Sin City

I didn’t really know what to expect from this film. I knew it was based on a comic book (ahem…graphic novel) I have never read, and that, like many graphic novel adaptations, it has a film noir look. A few friends had seen it and mentioned its excessive violence. Otherwise, I went in pretty blind, and I must say that even if I had high expectations for the film, it probably would have blown them away.

I am interested in how film noir has reemerged in the last decade in all kinds of genres, both through a rebirth and modernization in movies like L.A. Confidential, Devil in a Blue Dress, and The Man Who Wasn’t There, and also in hybrids like Dark City, Memento, and Bad Education, but this film doesn’t try to give the noir look to something else, but uses it as a stylistic jumping-off point for a more ambitious project — that of faithfully “translating” the comic book look of the original (see the official website for more details). Rodriguez attempts to replicate the tension that exists between static frames separated by empty space, (see Rushkoff on this), preserving the graphic in the moving image, and he largely succeeds. Most of the film is in stark black and white, with patches of color from time to time, lipstick, a dress, blue eyes. The chiaroscuro effect of traditional film noir is enhanced not just through lighting and cinematography, but also through rotoscoping to create silhouettes and uncanny effects, such as the glasses the eerily silent Kevin (Elijah Wood) wears. The effects are difficult to describe, except to say they convey a gritty, surreal world populated by tragic quasi-supernatural characters. Rodriguez does not attempt any sort of realism, as many graphic novel adaptations do, preferring instead to stay with the exaggerated style of a morally simplistic world.

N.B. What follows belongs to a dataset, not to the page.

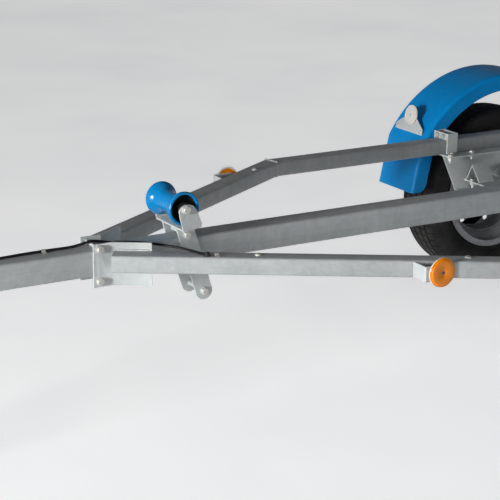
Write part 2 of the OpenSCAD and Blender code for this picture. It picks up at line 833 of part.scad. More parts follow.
module jockey_crank() {
    z = outer_top_z;
    color("dimgray") translate([jockey_x, jockey_y, 0]) {
        translate([0, 0, z - 14]) cylinder(r = 8, h = 40);
        translate([0, 0, z + 0.3]) cylinder(r = 22, h = 8);
        translate([-12, -110, z + 18]) cube([24, 118, 8]);
        translate([0, -100, z + 24]) cylinder(r = 12, h = 90);
    }
}

module jockey_fork() {
    top = leg_foot_z - 0.5;
    wx = jockey_x - jockey_trail;
    color("gainsboro") {
        translate([jockey_x, jockey_y, top - 8]) cylinder(r = kingpin_r + 14, h = 8);
        translate([jockey_x, jockey_y, top - 1]) cylinder(r = kingpin_r, h = 34);
        translate([wx - 25, jockey_y - fork_half - 5, top - 8])
            cube([jockey_trail + 35, 2 * fork_half + 10, 8]);
        for (s = [-1, 1])
            plate_y(jockey_y + (s < 0 ? -fork_half - 5 : fork_half), 5) {
                bar_outline([wx, jockey_wheel_r], [wx, top - 25], 50);
                translate([wx - 25, top - 30]) square([jockey_trail + 35, 30]);
            }
        rod_y(wx, jockey_wheel_r, 6, jockey_y - fork_half - 12, jockey_y + fork_half + 12);
    }
}

module jockey_wheel() {
    h = jockey_wheel_w / 2;
    r = jockey_wheel_r;
    color([0.12, 0.12, 0.13]) translate([jockey_x - jockey_trail, jockey_y, r]) rotate([-90, 0, 0])
        rotate_extrude() polygon([
            [6 + running_gap, -h], [22, -h], [22, -9], [68, -9], [68, -h + 3], [r - 14, -h],
            [r, -h + 12], [r, h - 12], [r - 14, h], [68, h - 3], [68, 9], [22, 9], [22, h],
            [6 + running_gap, h]
        ]);
}

/* ---- Lights and reflectors ---- */
board_top_z = beam_bottom_z - 6;
lamp_w = 210;
pad_w = 530;
pad_t = 2;

module light_board() {
    x0 = tail_x + lamp_depth;
    in_y = min(rail_y - 25, board_w / 2 - 60);
    arm_w = rail_y + 25 - in_y;
    color("#0b6fb3") {
        difference() {
            translate([x0, -board_w / 2, board_top_z - board_h]) cube([board_t, board_w, board_h]);
            translate([x0 + 5, -board_w / 2 + 8, board_top_z - board_h + 8])
                cube([board_t, board_w - 16, board_h - 16]);
        }
        // seat for the number plate
        translate([x0 - pad_t, -pad_w / 2, board_top_z - board_h + 3]) cube([pad_t + 1, pad_w, board_h - 6]);
    }
    color("silver") both() {
        translate([frame_end_x - 5, in_y, board_top_z - board_h + 20])
            cube([5, arm_w, rail_top_z - board_top_z + board_h - 20]);
        translate([frame_end_x - 5, in_y, rail_z - 5]) cube([60, arm_w, 5]);
    }
}

module tail_lamps() {
    color("firebrick") both()
        translate([tail_x, board_w / 2 - lamp_w - 10, board_top_z - board_h + 8])
            cube([lamp_depth, lamp_w, board_h - 16]);
}

// Web that stands out from the angled rail, and a flange that carries the reflector
side_reflector_ahead = 1238;
side_reflector_out = 28;
side_reflector_z = rail_z + 25;

module side_reflectors() {
    x = axle_x + side_reflector_ahead;
    side_reflector_y = rail_face_y(x) + side_reflector_out;
    web_x = x + side_reflector_r + 8;
    web_t = 4;
    low_z = side_reflector_z - 22;
    color("gainsboro") both() {
        translate([0, 0, low_z]) linear_extrude(44) polygon([
            [web_x, rail_face_y(web_x)], [web_x + web_t, rail_face_y(web_x + web_t)],
            [web_x + web_t, side_reflector_y], [web_x, side_reflector_y]
        ]);
        translate([x - 20, side_reflector_y - web_t, low_z]) cube([web_x - x + 20 + web_t, web_t, 44]);
    }
    color("darkorange") both()
        rod_y(x, side_reflector_z, side_reflector_r, side_reflector_y, side_reflector_y + 9);
}

reflector_lean = 13;

module front_reflectors() {
    z_low = guard_z + guard_r * 0.55;
    x = axle_x - guard_back + sqrt(guard_r * guard_r - pow(z_low - guard_z, 2));
    y = guard_in_y + guard_w / 2;
    both() translate([x, y, z_low]) rotate([0, -reflector_lean, 0]) {
        color("gainsboro") {
            rotate([90, 0, 90]) linear_extrude(3)
                polygon([[-84, 0], [84, 0], [80, 22], [34, 50], [-34, 50], [-80, 22]]);
            translate([0, 0, 62]) rotate([0, 90, 0]) cylinder(r = front_reflector_r - 2, h = 3);
        }
        color("whitesmoke") translate([3, 0, 62]) rotate([0, 90, 0]) cylinder(r = front_reflector_r, h = 7);
    }
}

/* ---- Wiring ---- */
// The cable lies on the beam, rises over the clamp's rod, crosses behind the wing to the left rail's top.
// Points are ahead of the axle, left, and up.
cable_r = 4;
cable_points = [
    [2440, -4, 581.5], [2370, -6, 581.5], [2292, -10, 581.5], [2215, -16, 581.5], [2138, -18, 581.5],
    [2080, -17, 581.5], [2046, -12, 587], [2016, -6, 593.6], [1986, -4, 589], [1954, -4, 582],
    [1918, 9, 581.5], [1892, 27, 581.5], [1868, 48, 581.5], [1846, 76, 581.2], [1826, 106, 581],
    [1807, 136, 580.5], [1792, 170, 579.7], [1782, 200, 579.5], [1772, 228, 579.5]
];
function cable_point(i) = cable_points[i] + [axle_x, 0, 0];
function unit(v) = v / norm(v);
cable_last = len(cable_points) - 1;
function cable_dir(i) = unit(cable_point(min(i + 1, cable_last)) - cable_point(max(i - 1, 0)));
// Catmull-Rom point between two route points
function cable_at(i, t) = let (
        p0 = cable_point(max(i - 1, 0)), p1 = cable_point(i),
        p2 = cable_point(min(i + 1, cable_last)), p3 = cable_point(min(i + 2, cable_last)))
    0.5 * (2 * p1 + t * (p2 - p0) + t * t * (2 * p0 - 5 * p1 + 4 * p2 - p3)
        + t * t * t * (3 * p1 - p0 - 3 * p2 + p3));
cable_steps = 3;
cable_rings = [for (i = [0:cable_last - 1], k = [0:cable_steps - 1]) cable_at(i, k / cable_steps)];
cable_path = concat(cable_rings, [cable_point(cable_last)]);
cable_sides = 8;
grommet_r = 9;
grommet_h = 13;
cable_gap = 0.3;

module wiring_cable() {
    n = len(cable_path);
    ring = [for (i = [0:n - 1]) let (
            d = unit(cable_path[min(i + 1, n - 1)] - cable_path[max(i - 1, 0)]),
            s = unit(cross([0, 0, 1], d)), u = cross(d, s))
        for (k = [0:cable_sides - 1]) cable_path[i]
            + cable_r * (cos(k * 360 / cable_sides) * s + sin(k * 360 / cable_sides) * u)];
    sides = [for (i = [0:n - 2], k = [0:cable_sides - 1]) let (k2 = (k + 1) % cable_sides)
        [i * cable_sides + k, i * cable_sides + k2, (i + 1) * cable_sides + k2, (i + 1) * cable_sides + k]];
    caps = [[for (k = [cable_sides - 1:-1:0]) k], [for (k = [0:cable_sides - 1]) (n - 1) * cable_sides + k]];
    color([0.05, 0.05, 0.05]) polyhedron(points = ring, faces = concat(sides, caps), convexity = 4);
}

// Domed grommets where the cable goes into the beam and into the rail, bored for the cable's end
module cable_grommets() {
    color([0.08, 0.08, 0.08]) for (i = [0, cable_last]) let (
            p = cable_point(i), d = i == 0 ? cable_dir(0) : -cable_dir(cable_last))
        difference() {
            translate([p[0], p[1], i == 0 ? beam_top_z : rail_top_z]) {
                cylinder(r = grommet_r, h = grommet_h - 4);
                translate([0, 0, grommet_h - 4]) cylinder(r1 = grommet_r, r2 = grommet_r - 4, h = 4);
            }
            translate(p - cable_gap * d) rotate([0, acos(d[2]), atan2(d[1], d[0])])
                cylinder(r = cable_r + cable_gap, h = grommet_r + 4);
        }
}

keel_beam();
front_rail();  // front_rail_left
mirror([0, 1, 0]) front_rail();  // front_rail_right
rear_rail();  // rear_rail_left
mirror([0, 1, 0]) rear_rail();  // rear_rail_right
front_clamps();
cross_tubes();
axle_tube();
axle_plates();
axle_centre_bracket();
swing_arms();
hub();  // hub_left
mirror([0, 1, 0]) hub();  // hub_right
rim();  // rim_left
mirror([0, 1, 0]) rim();  // rim_right
tyre();  // tyre_left
mirror([0, 1, 0]) tyre();  // tyre_right
mudguard();  // mudguard_left
mirror([0, 1, 0]) mudguard();  // mudguard_right
mudguard_brackets();
front_roller_cradle();
keel_roller_cradles();
keel_roller(1);  // keel_roller_1
keel_roller(2);  // keel_roller_2
keel_roller(3);  // keel_roller_3
keel_roller(4);  // keel_roller_4
side_supports();
side_roller(0, 1);  // side_roller_front_left
side_roller(0, -1);  // side_roller_front_right
side_roller(1, 1);  // side_roller_rear_left
side_roller(1, -1);  // side_roller_rear_right
winch_post();
bow_roller();
winch_frame();
winch_drum();
winch_crank();
coupling_head();
coupling_handle();
jockey_clamp();
jockey_leg();
jockey_crank();
jockey_fork();
jockey_wheel();
light_board();
tail_lamps();
side_reflectors();
front_reflectors();
wiring_cable();
cable_grommets();
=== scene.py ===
"""Looks of a galvanised boat trailer: rounded tubes, pressed plates, wheels, rollers, lamps and fixings."""

import math

import bmesh
import bpy
import numpy as np
from bpy.props import FloatProperty, FloatVectorProperty, IntProperty, PointerProperty
from bpy.types import Operator, Panel, PropertyGroup
from mathutils import Matrix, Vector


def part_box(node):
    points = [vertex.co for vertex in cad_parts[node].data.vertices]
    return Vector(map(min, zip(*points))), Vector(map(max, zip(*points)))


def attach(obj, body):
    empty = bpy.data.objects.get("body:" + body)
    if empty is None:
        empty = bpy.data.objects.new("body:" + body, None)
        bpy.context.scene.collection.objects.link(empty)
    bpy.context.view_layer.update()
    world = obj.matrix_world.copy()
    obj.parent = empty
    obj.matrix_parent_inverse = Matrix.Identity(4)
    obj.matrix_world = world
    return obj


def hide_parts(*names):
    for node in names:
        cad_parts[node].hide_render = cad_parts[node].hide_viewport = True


bl_info = {
    "name": "Boat trailer",
    "version": (1, 0, 0),
    "blender": (4, 5, 0),
    "location": "3D View > Sidebar > Trailer",
    "description": "Finishes a boat trailer: tubes, plates, wheels, rollers, lamps and fixings",
    "category": "Object",
}

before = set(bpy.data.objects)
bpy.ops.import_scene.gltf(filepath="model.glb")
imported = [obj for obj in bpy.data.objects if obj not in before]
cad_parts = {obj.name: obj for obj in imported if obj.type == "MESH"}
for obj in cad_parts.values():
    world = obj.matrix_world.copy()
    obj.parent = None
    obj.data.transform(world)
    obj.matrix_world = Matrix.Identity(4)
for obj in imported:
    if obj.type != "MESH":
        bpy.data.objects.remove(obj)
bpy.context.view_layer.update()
MM = 0.001
X, Y, Z = np.eye(3)
TAU = 2 * math.pi


def corners(node):
    """Lowest and highest corner of a CAD node."""
    return [np.array(c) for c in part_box(node)]


# ---------------------------------------------------------------- surfaces


def mm(*rows):
    """Rows in millimetres as an array in metres."""
    return np.array(rows) * MM


def unit(v):
    return v / np.linalg.norm(v, axis=-1, keepdims=True)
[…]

The three separate but related stories each stand up, and each tell a tragic story of revenge and sacrifice. The main characters do not care about their own lives, but are driven by an urge to set things right, to exact revenge, to root out the evildoers in the city (some of whom reside in the hierarchies of the church and the state). The heroes are convicts, prostitutes, and cops, while the villains are priests, senators and, well, cops. The lines between extreme evil and relative good are pretty well drawn, although there are some gray areas, such as Jackie Boy (Benicio del Toro), who ends up being something different from originally expected, although still pretty firmly bad. In other words, the viewer always knows with whom to identify. The dark humor and extreme graphic violence of the film help propel it through scenarios that get progressively darker and more dangerous the deeper they go.

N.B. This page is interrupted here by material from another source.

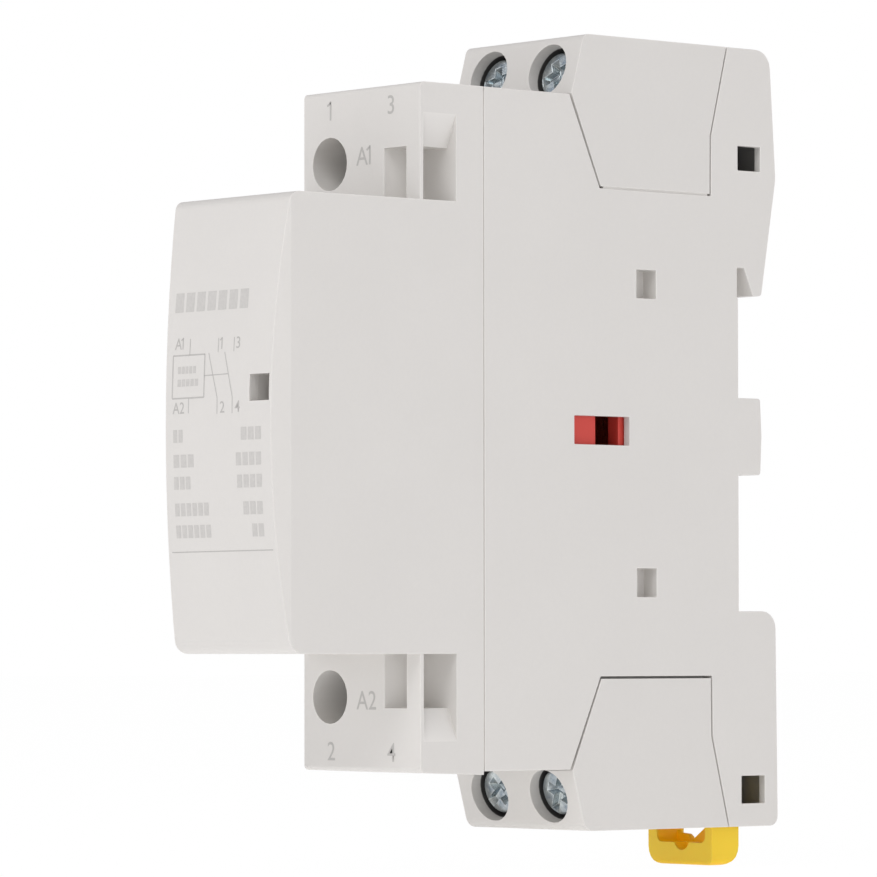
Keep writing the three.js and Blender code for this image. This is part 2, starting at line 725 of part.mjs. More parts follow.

Overall, the film depicts a dark world of extreme corruption and vice, peppered with troubled and troubling characters driven by the ethics of justice and revenge. Although there is an abundance of violence against women, it is nearly always punished, often through castration of some sort. The cinematography works, both in the b&w and with the occasional color, which becomes breathtaking when it appears, even when it occupies the smallest portion of the screen. Even for those turned off by violence, this is well worth seeing on the big screen, although I look forward to seeing the DVD extras for this one.